Post-Cleaning Rinse: After cleaning completion, membrane components must be thoroughly rinsed with pure water or RO permeate until rinse water pH returns to neutral (typically 6-8) and conductivity matches feed water quality, preventing cleaning agent residue from causing continuous membrane corrosion or affecting subsequent permeate quality.

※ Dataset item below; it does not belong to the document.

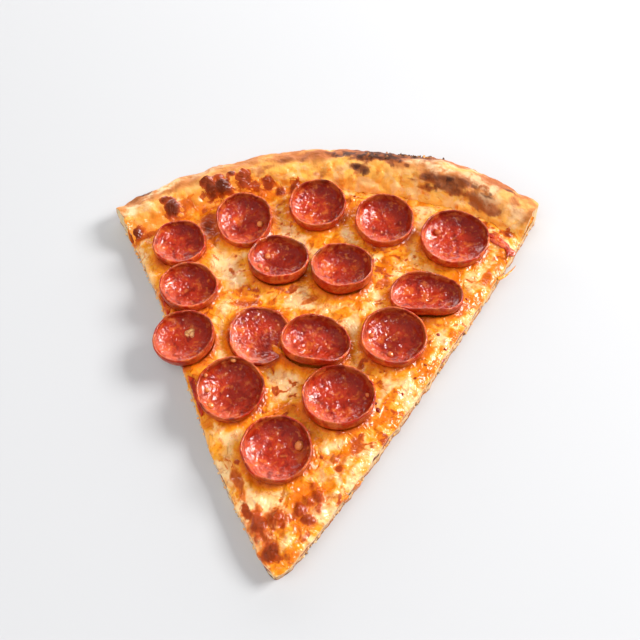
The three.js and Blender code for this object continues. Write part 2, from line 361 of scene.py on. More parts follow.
@dataclass(frozen=True)
class MeltedMozzarella:
    """Low-moisture mozzarella, melted and blistered in a hot oven, with pepperoni oil on it."""

    cream: str = "#FDD094"
    yellow: str = "#F39E20"
    oil: str = "#E0700C"
    wisped: str = "#C65E14"
    tomato: str = "#AE4210"
    toast: str = "#70280A"
    char: str = "#2E130B"
    flow: float = 10.0
    wisp: float = 6.5
    speck: float = 2.6

    def material(self) -> Material:
        """Creamy domes with glossy orange oil between them, browned where they blistered."""
        paint = Paint("melted_mozzarella", self.cream)
        flow = paint.noise(self.flow, 5, 1.6)
        fine = paint.noise(3.2, 4, 1.2)
        paint.lay(self.yellow, paint.mark("gold"), paint.ramp(flow, 0.4, 0.52))
        spread = paint.broken("oil", fine)
        paint.lay(self.yellow, paint.ramp(spread, 0.2, 0.62))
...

Regular Monitoring and Prediction: Besides pressure differential, regular monitoring of permeate flow and salt rejection rates is necessary—when permeate flow decreases 10%-15% or salt rejection rate drops 2%-3%, even if pressure differential hasn't reached alarm values, contamination conditions should be promptly checked and cleaning scheduled in advance to prevent contamination deterioration (such as scale layer hardening becoming difficult to remove).
Conclusion
The core of reverse osmosis membrane cleaning lies in "assessment first, then cleaning," with understanding RO membrane system staged operation principles and mastering the correspondence between two-stage pressure differentials and contamination types serving as the foundation for scientific judgment. Whether prioritizing alkaline cleaning for first-stage fouling or acid cleaning for second-stage scaling, ultimate decisions must flexibly adjust based on actual water quality, pressure differential change magnitude, and system operating data. Only by following the principle of "targeted cleaning with appropriate operation" can membrane performance be restored while extending membrane service life and ensuring long-term stable RO system operation.